A unique access to the most secret, treasured and well guarded spaces in Paris museums in partnership with 20 museums included The Louvre, Petit Palais, Château de Versailles, Musée d’Orsay. The eyes of all art lovers and curators will be fixed on Fine Arts Paris, whose third edition promises great things. The art fair, which was founded by the organisers of the Salon du Dessin, will have 46 exhibitors this year, including 10 new galleries from Paris and outside of France.
The 2019 ‘Fine Arts Paris’ fair which runs from November 13-17 at Carrousel du Louvre in Paris, aims at bringing a new fresh focus to painting, sculpture and drawings and this year adds tapestry and archaeology to the line-up. The fair strives to create synergy between museums, the art market, researchers, art lovers and collectors. It offers access to some of the French capital’s most guarded and secret spaces, behind the scenes at major and smaller museums providing a once-in-a-lifetime opportunity to see things that have not been on public view in these treasure houses for decades.
This year’s fair welcomes new areas of expertise with the addition of the galleries Gilgamesh (Paris) and Cahn International (Basel), specialists in archaeology, and the tapestry experts from the gallery Chevalier (Paris). The Old Masters painting section will be strengthened by the arrival of Rafael Valls (London), Charles Beddington (London) and G. Sarti (Paris), while Modern Art will be reinforced by the return of the Brame & Lorenceau (Paris) and the addition of new dealers like M.F. Toninelli Art Moderne (Monaco) and Taménaga (Paris/Tokyo).

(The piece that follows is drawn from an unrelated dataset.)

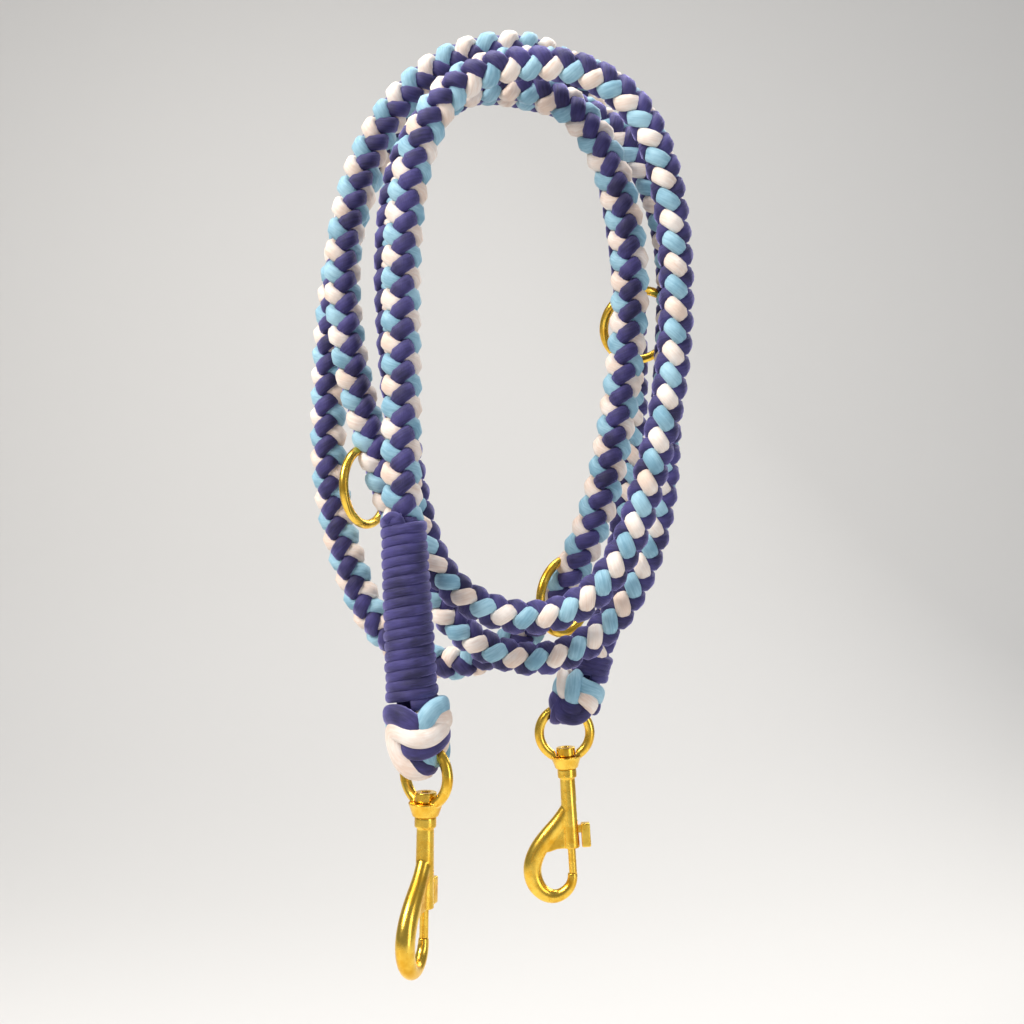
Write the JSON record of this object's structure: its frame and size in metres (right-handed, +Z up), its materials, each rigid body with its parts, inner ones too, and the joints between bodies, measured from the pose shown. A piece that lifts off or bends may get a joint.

In addition to attracting new exhibitors, Fine Arts Paris is also developing its cultural program. A museum-quality exhibition, to be presented at the fair by La Piscine–Musée d’Art et d’Industrie André Diligent in Roubaix, France, will sum up the spirit of the museum with a selection from its collection.
And that’s not all: Italian street artist Andrea Ravo Mattoni, who uses contemporary techniques to recreate masterpieces from the past on buildings around the world, will perform at the fair on Thursday, November 14. He will paint a 3 x 2 meters canvas based on a work by Luca Giordano on the occasion of the opening of an exhibition of the artist’s work at the Petit Palais.
Behind the scenes. Not normally open to the public:
Visitors will also have the chance to visit the largest collection of public sculpture in France. COARC (Conservation of Religious and Civil Works of Art) is in charge of the City of Paris’s sculpted heritage. Over 2,000 original plasters are kept in Ivry (very close to Paris) in the industrial setting of a former machinery room in a disused water-treatment plant.
The Château de Fontainebleau will offer a visit to a painting gallery with a new hang that is currently closed to the public. Visitors to Fine Arts Week will not only be the first to see it, but will also be shown the museum’s latest acquisition, the painting Minerva Beautifies Ulysses, a very rare example of a School of Fontainebleau painting representing the decor of the Ulysses gallery.
Fine Arts Week offer unique experiences to visitors. For example, the home and studio of Chana Orloff, designed by architect Auguste Perret in Paris, will offer visitors a chance to not only see but also touch the sculptures. Participants will be invited to express their reactions.
“Fine arts Week is not just a fair,” says Louis de Bayser, Fine Arts Paris president. “It is also a multidisciplinary get-together where ideas can circulate. We want to open the fair to what’s happening in museums, show the world what a great cultural showcase Paris is and make connections between various art world players.”